The commission is framed around three problems: that a quarter of the world remains offline; that AI governance is fragmented across competing national and multilateral bodies; and that current AI deployment tends to deepen existing inequalities rather than narrow them. Its founding document points to those 2.2 billion offline people as the primary constituency the body intends to serve.
The full membership list spans 44 founding members across five continents. Government representatives include Estonia's President Alar Karis, Iceland's President Halla Tómasdóttir, Singapore's Minister Josephine Teo, and Nigeria's Minister Bosun Tijani. On the corporate side, CEOs from Accenture, Qualcomm, Vodafone, FedEx, Grab, Cohere, and Reliance Industries are among the signatories.

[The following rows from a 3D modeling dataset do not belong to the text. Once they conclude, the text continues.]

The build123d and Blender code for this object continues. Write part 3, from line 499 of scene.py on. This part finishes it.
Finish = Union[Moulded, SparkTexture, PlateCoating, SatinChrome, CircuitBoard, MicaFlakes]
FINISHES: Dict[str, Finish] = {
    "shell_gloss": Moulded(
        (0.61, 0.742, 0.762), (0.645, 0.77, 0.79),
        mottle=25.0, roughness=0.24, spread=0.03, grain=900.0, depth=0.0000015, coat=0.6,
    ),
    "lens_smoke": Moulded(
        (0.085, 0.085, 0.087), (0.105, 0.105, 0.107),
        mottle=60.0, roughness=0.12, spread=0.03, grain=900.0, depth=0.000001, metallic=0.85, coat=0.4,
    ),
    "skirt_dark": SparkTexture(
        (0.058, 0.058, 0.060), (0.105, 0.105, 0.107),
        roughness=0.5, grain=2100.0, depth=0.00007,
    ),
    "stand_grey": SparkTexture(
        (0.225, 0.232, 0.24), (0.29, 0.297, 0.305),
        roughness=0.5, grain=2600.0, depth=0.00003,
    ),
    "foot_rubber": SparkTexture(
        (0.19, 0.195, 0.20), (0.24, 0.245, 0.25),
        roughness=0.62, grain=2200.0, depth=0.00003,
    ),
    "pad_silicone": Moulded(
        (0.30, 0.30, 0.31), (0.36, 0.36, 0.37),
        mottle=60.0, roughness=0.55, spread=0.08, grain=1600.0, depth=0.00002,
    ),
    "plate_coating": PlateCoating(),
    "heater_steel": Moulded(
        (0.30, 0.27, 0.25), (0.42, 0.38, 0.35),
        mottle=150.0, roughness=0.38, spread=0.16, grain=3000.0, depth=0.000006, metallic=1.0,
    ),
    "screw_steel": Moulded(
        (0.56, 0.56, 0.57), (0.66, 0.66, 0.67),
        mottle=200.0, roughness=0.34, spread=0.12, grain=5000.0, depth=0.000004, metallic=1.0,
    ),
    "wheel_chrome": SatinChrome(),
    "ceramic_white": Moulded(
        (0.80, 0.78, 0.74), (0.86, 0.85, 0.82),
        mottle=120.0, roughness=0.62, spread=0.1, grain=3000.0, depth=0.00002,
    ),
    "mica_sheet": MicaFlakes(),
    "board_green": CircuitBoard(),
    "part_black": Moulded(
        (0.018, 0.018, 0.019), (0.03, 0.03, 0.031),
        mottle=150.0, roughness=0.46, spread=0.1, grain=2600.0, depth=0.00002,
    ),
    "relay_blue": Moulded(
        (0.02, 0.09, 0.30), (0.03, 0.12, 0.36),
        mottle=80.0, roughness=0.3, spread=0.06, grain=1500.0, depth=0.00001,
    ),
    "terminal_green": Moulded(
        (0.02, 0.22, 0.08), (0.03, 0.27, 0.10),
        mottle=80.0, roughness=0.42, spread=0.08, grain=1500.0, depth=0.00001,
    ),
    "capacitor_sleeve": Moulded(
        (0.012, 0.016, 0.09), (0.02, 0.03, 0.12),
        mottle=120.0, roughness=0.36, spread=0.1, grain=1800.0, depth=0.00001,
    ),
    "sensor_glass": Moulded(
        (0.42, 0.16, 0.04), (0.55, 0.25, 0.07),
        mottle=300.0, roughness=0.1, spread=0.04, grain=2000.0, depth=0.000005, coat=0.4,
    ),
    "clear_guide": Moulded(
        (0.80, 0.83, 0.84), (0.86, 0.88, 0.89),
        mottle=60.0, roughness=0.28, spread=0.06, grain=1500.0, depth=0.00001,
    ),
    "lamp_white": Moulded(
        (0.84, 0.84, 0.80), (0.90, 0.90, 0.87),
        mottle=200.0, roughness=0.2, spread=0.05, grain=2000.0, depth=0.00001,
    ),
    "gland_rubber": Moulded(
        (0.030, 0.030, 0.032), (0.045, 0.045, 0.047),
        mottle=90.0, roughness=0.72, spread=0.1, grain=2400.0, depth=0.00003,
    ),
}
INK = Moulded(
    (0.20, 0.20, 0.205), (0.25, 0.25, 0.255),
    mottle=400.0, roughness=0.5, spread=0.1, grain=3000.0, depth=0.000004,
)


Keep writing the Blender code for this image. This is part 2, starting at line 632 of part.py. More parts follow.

ITU's institutional logic here is clear. The agency already coordinates the global radio spectrum and sets telecoms standards; extending that convening role to AI governance builds on the Broadband Commission for Sustainable Development, which ITU ran jointly with UNESCO and which shaped global connectivity targets. The new body follows the same multi-stakeholder format.
The AI for Good Global Commission holds its inaugural meeting at the ITU AI for Good Global Summit in Geneva, 7–10 July, running alongside the first UN-mandated Global Dialogue on AI Governance and the WSIS Forum 2026. The commission's presence at the Summit positions it as the highest-profile of the initiatives in play that week.